The Essential Plan’s accumulated surplus balloons to $8 billion, with no fix in


The state’s Essential Plan ran up $5 billion in surpluses over the past two years as the program automatically drew pandemic relief money that it did not need – and which officials have no immediate way of spending.

The program’s federal funding overshot expenses by $1.5 billion in the 2021 fiscal year, $3.2 billion in 2022, and another $393 million in the first quarter of 2023, according to records from the comptroller’s office (see chart)

As a result, the balance in the program’s trust fund ballooned to just over $8 billion as of June 30, up from $3 billion in March 2019.

 

Source: Office of the State Comptroller

The Essential Plan is an optional benefit within the Affordable Care Act that was exercised by only two states, New York and Minnesota. New York’s version offers zero-premium government-funded health coverage to residents who are ineligible for Medicaid but make less than 200 percent of the federal poverty level. As of July, the plan had just over 1 million enrollees

Funding for the program is formula-based: The state receives 95 percent of the amount that the federal government would have spent on tax credits and other subsidies if enrollees had purchased private insurance through an Obamacare exchange.

In New York, this formula has turned out to be substantially more generous than necessary – largely because the Essential Plan reimburses providers at deeply discounted Medicaid rates, allowing it to operate more cheaply than commercial health plans.

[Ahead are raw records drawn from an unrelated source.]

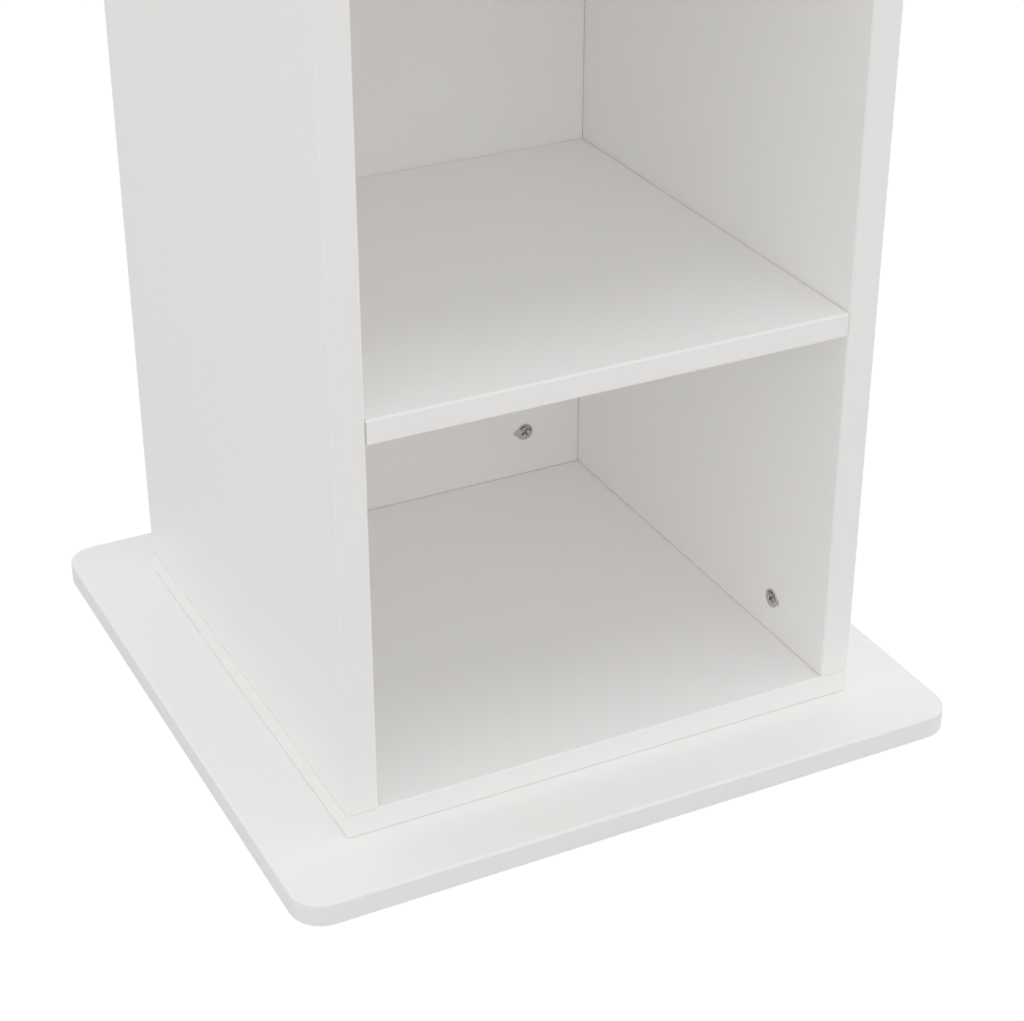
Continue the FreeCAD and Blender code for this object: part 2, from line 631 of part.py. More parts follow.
def make_mirror():
    """A full-height mirror in the recess behind the back panel."""
    body = board("mirror", "mirror_width", "mirror_glass", "mirror_height")
    rims = edges_along(body, "z") + edges_along(body, "x")
    soften(body, "mirror_ground_edges", "mirror_arris", rims, "Chamfer")
    place(body, y="cabinet_depth / 2 - mirror_setback - mirror_glass / 2", z="side_foot + mirror_gap")


def make_mirror_tape():
    """Upright strips of double-sided foam tape between the back panel and the mirror."""
    body = new_body("mirror_tape")
    sketch = new_sketch(body, "tape_plan", "XY")
    half, deep = "tape_width / 2", "tape_thick / 2"
    for middle in ("0 - tape_pitch", "0 * tape_pitch", "tape_pitch"):
        left, right = f"{middle} - {half}", f"{middle} + {half}"
        outline(sketch, ((left, f"0 - {deep}"), (right, f"0 - {deep}"), (right, deep), (left, deep)))
    pad(body, "tape_strips", sketch, "mirror_height - 2 * tape_inset")
    place(body, y="back_face + back_board + tape_thick / 2", z="side_foot + mirror_gap + tape_inset")


# ---------------------------------------------------------------------------------------------------
# Cams, connecting bolts and dowels: one master of each, linked into place
# ---------------------------------------------------------------------------------------------------

def make_cam(lug_side):
    """A cam in its tightened position: Z out of the board's face, the bolt comes in along -Y.  The lug of
    its flange points along X, or along -X where lug_side is -1."""
    name = "cam_right" if lug_side > 0 else "cam_left"
    body = new_body(name + "_master", node=False)
    barrel = new_sketch(body, name + "_barrel_plan", "XY", "0 - cam_length")
    circles(barrel, "cam_size - 2 * cam_fit", CENTRE)
    pad(body, name + "_barrel", barrel, "cam_length")
    flange = new_sketch(body, name + "_flange_plan", "XY")
    circles(flange, "cam_flange_size", CENTRE)
    pad(body, name + "_flange", flange, "cam_flange")
    lug = new_sketch(body, name + "_lug_plan", "XY")
    circles(lug, "cam_lug", ((f"{lug_side} * cam_flange_size / 2", "0"),))
    pad(body, name + "_lug", lug, "cam_flange")
    for turn in (45, 135):
        slot = new_sketch(body, f"{name}_slot_plan_{turn}", "XY", "cam_flange")
        slot.AttachmentOffset = FreeCAD.Placement(Vector(), Rotation(Vector(0, 0, 1), turn))
        rectangle(slot, "cam_slot_length", "cam_slot_width")
        pocket(body, f"{name}_slot_{turn}", slot, "cam_slot_depth + cam_flange")
    window = new_sketch(body, name + "_window_section", "XZ")
    inner, outer = "cam_window_reach - cam_window / 2", "cam_window_reach + cam_window / 2"
    floor, roof = "0 - cam_window_depth", "2 * cam_flange"
    outline(window, ((inner, floor), (outer, floor), (outer, roof), (inner, roof)))
    revolve(body, name + "_window", window, cut=True, angle="cam_window_sweep")
    centre = ("0", "0", "0 - cam_axis_depth")
    towards_joint = Rotation(Vector(1, 0, 0), 90)
    away = Rotation(Vector(1, 0, 0), -90)
    primitive(body, "SubtractiveSphere", name + "_head_room", centre, Radius="bolt_shaft / 2 + cam_running")
    primitive(body, "SubtractiveCylinder", name + "_neck_slot", centre, towards_joint,
              Radius="bolt_neck / 2 + cam_running", Height="cam_size")
    primitive(body, "SubtractiveCylinder", name + "_entry", centre, away,
              Radius="bolt_shaft / 2 + cam_running", Height="cam_size")
    return body


def make_bolt(label, reach):
    """A connecting bolt: the joint is at the XY plane, the head is up at its reach."""
    body = new_body(label, node=False)
    thread, collar = "bolt_thread / 2 - screw_fit", "bolt_collar / 2"
    shaft, neck = "bolt_shaft / 2", "bolt_neck / 2"
    profile = new_sketch(body, label + "_profile", "XZ")
    top = "collar_stand + collar_height"
    shoulder = f"{reach} - cam_size / 2 - hole_end"
    outline(profile, (("0", "0 - bolt_grip"), (thread, "0 - bolt_grip"), (thread, "collar_stand"),
                      (collar, "collar_stand"), (collar, top), (shaft, top),
                      (shaft, f"{shoulder} - hole_end"), (neck, shoulder), (neck, reach), ("0", reach)))
    revolve(body, label + "_turned", profile)
    primitive(body, "AdditiveSphere", label + "_head", ("0", "0", reach), Radius=shaft)
    return body


def make_dowel(label, diameter):
    """A dowel across a joint at the XY plane, its longer end up."""
    body = new_body(label, node=False)
    sketch = new_sketch(body, label + "_plan", "XY", "0 - dowel_grip")
    circles(sketch, f"{diameter} - 2 * dowel_fit", CENTRE)
    pad(body, label + "_rod", sketch, "dowel_grip + dowel_reach")
    ends = edges_at_height(body, -size("dowel_grip")) + edges_at_height(body, size("dowel_reach"))
    soften(body, label + "_ends", "2 * arris", ends, "Chamfer")
    return body


def gather(label, copies):
    """One node of separate pieces: each copy is a master, its turn and its place."""
    links = []
    for number, (master, turn, spot) in enumerate(copies, 1):
        link = doc.addObject("App::Link", f"{label}_{number}")
        link.LinkedObject = master
        link.LinkTransform = False
        link.Placement = FreeCAD.Placement(Vector(), turn)
        place(link, *spot)
        links.append(link)
    group = doc.addObject("Part::Compound", label)
    group.Label = label
    group.Links = links
    NODES.append(group)


UP = Rotation()
DOWN = Rotation(Vector(1, 0, 0), 180)
TO_RIGHT = Rotation(Vector(0, 1, 0), 90)
TO_LEFT = Rotation(Vector(0, 1, 0), -90)


def cam_copy(cams, out, joint, lug, spot):
    """A cam whose face looks along out, whose bolt comes from the joint and whose lug points along lug."""
    along_y = Vector(*joint).negative()
    along_z = Vector(*out)
    along_x = along_y.cross(along_z)
    lug_side = 1 if along_x.dot(Vector(*lug)) > 0 else -1
    return cams[lug_side], Rotation(along_x, along_y, along_z, "YXZ"), spot


def make_carcass_fittings(cams, dowel, slim_dowel):
    """Cams, bolts and dowels between the bottom or top panel and the upright boards."""
    short_bolt = make_bolt("short_bolt_master", "short_reach")
    long_bolt = make_bolt("long_bolt_master", "long_reach")
    for end, joint, beyond, towards, up in (("bottom", "side_foot", "+", (0, 0, -1), UP),
                                            ("top", "side_top", "-", (0, 0, 1), DOWN)):
        cam_copies, bolts, dowels = [], [], []
        for sign, side in (("0 - ", -1), ("", 1)):
            wall, bolt_line = f"{sign}inner_width / 2", f"{sign}side_bolt_line"
            cam_line, dowel_line = f"{sign}back_cam_line", f"{sign}side_dowel_line"
            cam_copies.append(cam_copy(cams, (-side, 0, 0), towards, (0, -1, 0),
                                       (wall, "side_cam_line", f"{joint} {beyond} short_reach")))
            cam_copies.append(cam_copy(cams, (0, -1, 0), towards, (-side, 0, 0),
                                       (cam_line, "back_face", f"{joint} {beyond} long_reach")))
            bolts.append((short_bolt, up, (bolt_line, "side_cam_line", joint)))
            bolts.append((long_bolt, up, (cam_line, "back_bolt_line", joint)))
            dowels.append((dowel, up, (dowel_line, "front_dowel_line", joint)))
            dowels.append((dowel, up, (dowel_line, "rear_dowel_line", joint)))
        dowels.append((slim_dowel, up, ("0", "back_middle", joint)))
        gather(f"{end}_cams", cam_copies)
        gather(f"{end}_connecting_bolts", bolts)
        gather(f"{end}_dowels", dowels)
    return long_bolt


def make_shelf_fittings(cams, bolt, dowel):
    """Cams, bolts and dowels at both ends of every shelf."""
    cam_copies, bolts, dowels = [], [], []
    for number in range(1, int(size("shelf_count")) + 1):
        underside = f"side_foot + {number} * shelf_pitch - shelf_board"
        for sign, side, inwards in (("0 - ", -1, TO_RIGHT), ("", 1, TO_LEFT)):
            wall = f"{sign}inner_width / 2"
            for line in ("shelf_front_cam", "shelf_rear_cam"):
                cam_copies.append(cam_copy(cams, (0, 0, -1), (side, 0, 0), (0, -1, 0),
                                           (f"{sign}shelf_cam_line", line, underside)))
                bolts.append((bolt, inwards, (wall, line, f"{underside} + cam_axis_depth")))
            dowels.append((dowel, inwards, (wall, "shelf_dowel_line", f"{underside} + shelf_board / 2")))
    gather("shelf_cams", cam_copies)
    gather("shelf_connecting_bolts", bolts)
    gather("shelf_dowels", dowels)


def make_back_dowels(slim_dowel):
    """Dowels up both edges of the back panel, into the side panels."""
    dowels = []
    for row in range(int(size("back_dowel_rows"))):
        height = f"side_foot + ({row} + 0.5) * back_dowel_pitch"
        for sign, inwards in (("0 - ", TO_RIGHT), ("", TO_LEFT)):
            dowels.append((slim_dowel, inwards, (f"{sign}inner_width / 2", "back_middle", height)))
    gather("back_panel_dowels", dowels)


# ---------------------------------------------------------------------------------------------------
# Build, check and write
# ---------------------------------------------------------------------------------------------------

def check_document():
    """Stop at any failed object or bad shape."""
    doc.recompute()
    for item in doc.Objects:
        if "Invalid" in item.State or "Error" in item.State:
            raise RuntimeError(f"{item.Label} failed: {item.State}")
    for node in NODES:
        if node.Shape.isNull() or not node.Shape.isValid() or not node.Shape.Solids:
            raise RuntimeError(f"{node.Label} has no valid solid")


def write_parts():
    os.makedirs("parts", exist_ok=True)
    for node in NODES:
        node.Shape.exportStep(f"parts/{node.Label}.step")
        print(f"{node.Label}: {len(node.Shape.Solids)} solids, {node.Shape.Volume / 1000:.1f} cm3")


make_base_plate()
make_floor_glides()
make_turntable_rings()
make_ring_screws("lower_ring_screws", "lower_screw_circle", point_down=True)
make_ring_screws("upper_ring_screws", "upper_screw_circle", point_down=False)
make_balls()
make_ball_cage()
make_bottom_panel()
make_side_panel("left_side_panel", -1)
make_side_panel("right_side_panel", 1)
make_back_panel()
make_top_panel()
for shelf_number in range(1, int(size("shelf_count")) + 1):
    make_shelf(shelf_number)
make_mirror()
make_mirror_tape()
cam_masters = {side: make_cam(side) for side in (-1, 1)}
dowel_master = make_dowel("dowel_master", "dowel_size")
slim_dowel_master = make_dowel("slim_dowel_master", "slim_dowel_size")
bolt_master = make_carcass_fittings(cam_masters, dowel_master, slim_dowel_master)
make_shelf_fittings(cam_masters, bolt_master, dowel_master)
make_back_dowels(slim_dowel_master)
check_document()
write_parts()
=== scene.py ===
import math

import bmesh
import bpy
from bpy.props import FloatProperty, FloatVectorProperty, IntProperty, PointerProperty
from mathutils import Matrix, Vector


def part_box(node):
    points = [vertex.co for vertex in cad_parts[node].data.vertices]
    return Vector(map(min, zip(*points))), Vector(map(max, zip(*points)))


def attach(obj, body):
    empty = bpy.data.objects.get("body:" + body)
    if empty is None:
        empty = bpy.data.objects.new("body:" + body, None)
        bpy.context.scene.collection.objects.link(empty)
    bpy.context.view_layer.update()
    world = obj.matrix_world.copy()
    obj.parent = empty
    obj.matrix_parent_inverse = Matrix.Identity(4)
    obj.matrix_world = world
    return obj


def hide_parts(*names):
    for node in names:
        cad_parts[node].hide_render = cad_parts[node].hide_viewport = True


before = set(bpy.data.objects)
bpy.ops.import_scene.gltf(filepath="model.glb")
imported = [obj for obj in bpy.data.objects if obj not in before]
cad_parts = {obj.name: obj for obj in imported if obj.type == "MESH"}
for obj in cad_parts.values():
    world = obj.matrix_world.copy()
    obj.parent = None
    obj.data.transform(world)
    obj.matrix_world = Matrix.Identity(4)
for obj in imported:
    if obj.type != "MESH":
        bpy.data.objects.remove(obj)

bl_info = {
    "name": "Revolving Wardrobe Cabinet",
    "version": (1, 0, 0),
    "blender": (4, 5, 0),
    "location": "3D View > Sidebar > Cabinet",
    "description": "Finishes, fittings and studio for a cabinet of open shelves that turns on its base",
    "category": "Add Mesh",
}

MM = 0.001
UP = Vector((0, 0, 1))
WELD = 0.001 * MM     # corners closer than this are one
FLUSH = 0.05 * MM     # two faces closer than this are level
FAR = 10.0            # further than any piece reaches
SHARP = math.radians(30)

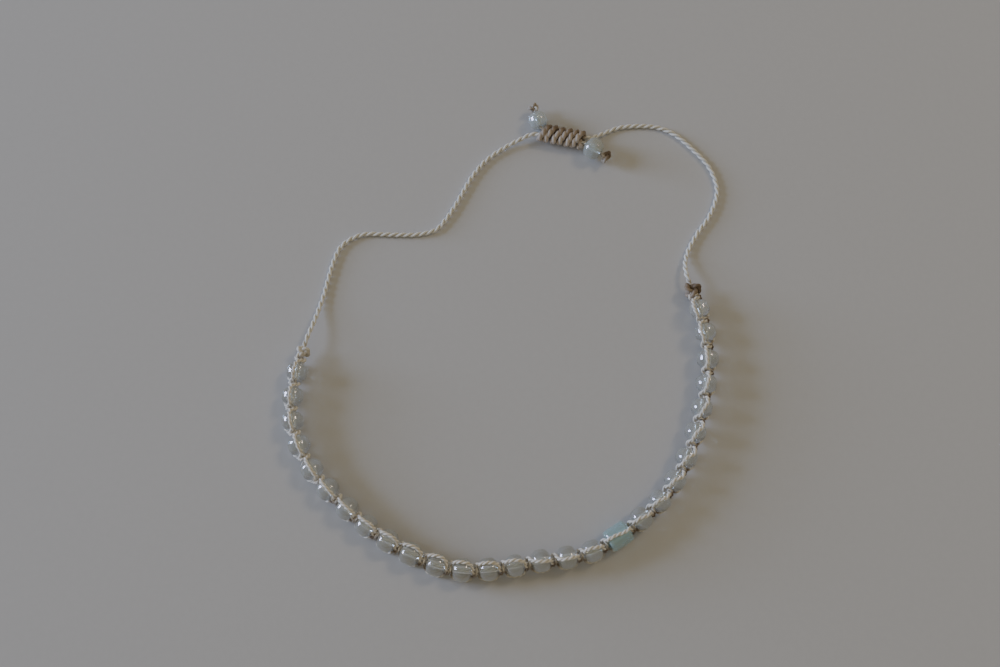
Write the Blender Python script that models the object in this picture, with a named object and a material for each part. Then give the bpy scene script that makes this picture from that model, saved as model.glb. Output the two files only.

Since the program’s launch in 2016, federal funding has more than covered the total cost of Essential Plan benefits in all but one year, causing a balance to accumulate in the program’s trust fund. The yearly overages grew even larger when, as a pandemic relief measure, federal lawmakers temporarily expanded the premium tax credits available under the ACA – which triggered more formula-driven funding for the Essential Plan. 

Washington recently extended those changes for three more years, meaning the unnecessary bounty will continue through 2025.

The ultimate fate of the excess money, at $8 billion and rising fast, is unclear. By law, the state can only use the money to finance medical care for eligible residents, whose costs are already more than covered.

Meanwhile, the issue has slipped through the cracks in Washington, where officials have so far made no effort to recoup the unspent billions, redirect it for another purpose or, at the very least, fix a funding formula that’s obviously broken. For now, the public’s money will continue piling up by the billions – and remain in limbo.